Concretely: the next time you enter a Catholic church, pause before the tabernacle as you would before the cloud of 1 Kings 8. Let your own mental "ministry" — your planning, worrying, scheduling — yield to the sheer weight of the Presence. Solomon's declaration, "I have built you a house to dwell in," is also a prompt for interior examination: Is my own body — which St. Paul calls a "temple of the Holy Spirit" (1 Corinthians 6:19) — a dwelling I have truly consecrated? The passage also speaks to Marian devotion: honoring Mary as the New Temple is not piety added to the Gospel but recognition of the very logic of the Incarnation embedded in Israel's own Scriptures.
Commentary
Verse 10 — The Priests Withdraw and the Cloud Enters The narrative sequence is precise and deliberate. The priests have just completed their liturgical procession, bearing the Ark of the Covenant and the sacred vessels into the inner sanctuary (the Holy of Holies, devir).
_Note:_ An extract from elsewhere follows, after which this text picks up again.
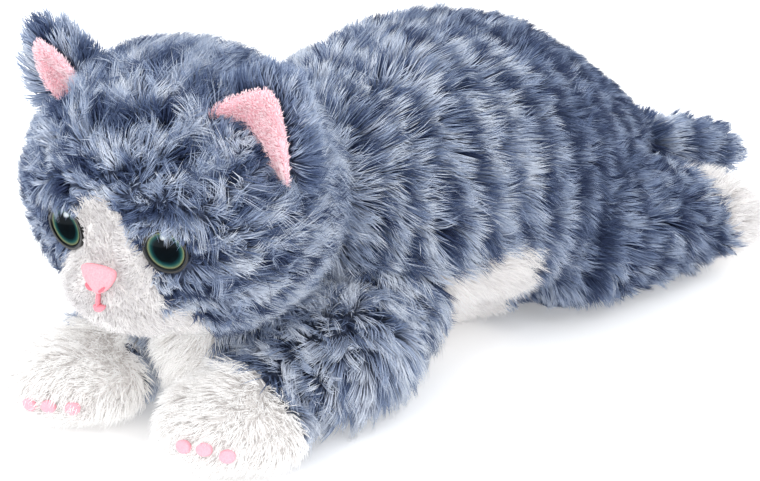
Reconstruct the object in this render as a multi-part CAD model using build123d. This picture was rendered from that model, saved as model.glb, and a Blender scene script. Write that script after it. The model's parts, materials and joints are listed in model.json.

The moment they "come out of the holy place" — their human ministry complete — the cloud (ʿānān) takes over. This is not incidental staging. The text signals that God's entry into His dwelling space is not achieved by human ritual action but is an act of sovereign divine condescension. The cloud is the same theophanic medium that had guided Israel through the wilderness (Exodus 13:21–22) and had filled the Tabernacle of Moses at its dedication (Exodus 40:34–35). The reader already knows this cloud: it is the Shekinah, the visible manifestation of Yahweh's presence. Its reappearance here declares that the Temple is the legitimate successor to the Tabernacle — that continuity of divine presence ratifies continuity of covenant worship.
Verse 11 — The Priests Cannot Stand The incapacitation of the priests is not peripheral detail; it is the theological climax of verse 11. The verb "stand" (ʿāmad) is the standard term for priestly ministry in the sanctuary (cf. Deuteronomy 10:8; 18:7). To be unable to stand is to be undone by holiness itself. This prostrating force of the divine glory echoes the experience of the Israelites at Sinai (Exodus 20:18–19), of Isaiah in the Temple (Isaiah 6:5), and will echo forward to the disciples at the Transfiguration (Matthew 17:6) and the Apostle John before the glorified Christ (Revelation 1:17). The text draws a sharp theological boundary: no human minister, however consecrated, can sustain the unmediated weight of divine glory. The kavod — a word whose root meaning is "weight" or "heaviness" — presses the priests to the ground. Yahweh's glory is not an abstraction; it has physical, overwhelming reality.
Verse 12 — Solomon Invokes the Divine Promise of Darkness Solomon's spoken response is a short liturgical declaration, likely drawn from an ancient temple hymn. He invokes a divine oracle: "Yahweh has said that he would dwell in the thick darkness (ʿărāpel)." This ʿărāpel is the impenetrable darkness at the heart of the storm-theophany — the same darkness from which God spoke at Sinai (Deuteronomy 4:11; 5:22). It is not the absence of God but the excess of God; divine light so intense it registers as darkness to finite human perception. This is a crucial corrective to any naïve theology of divine visibility. The Temple, Solomon insists, is not a place where God is made manageable or comprehensible. The building houses a mystery that transcends it.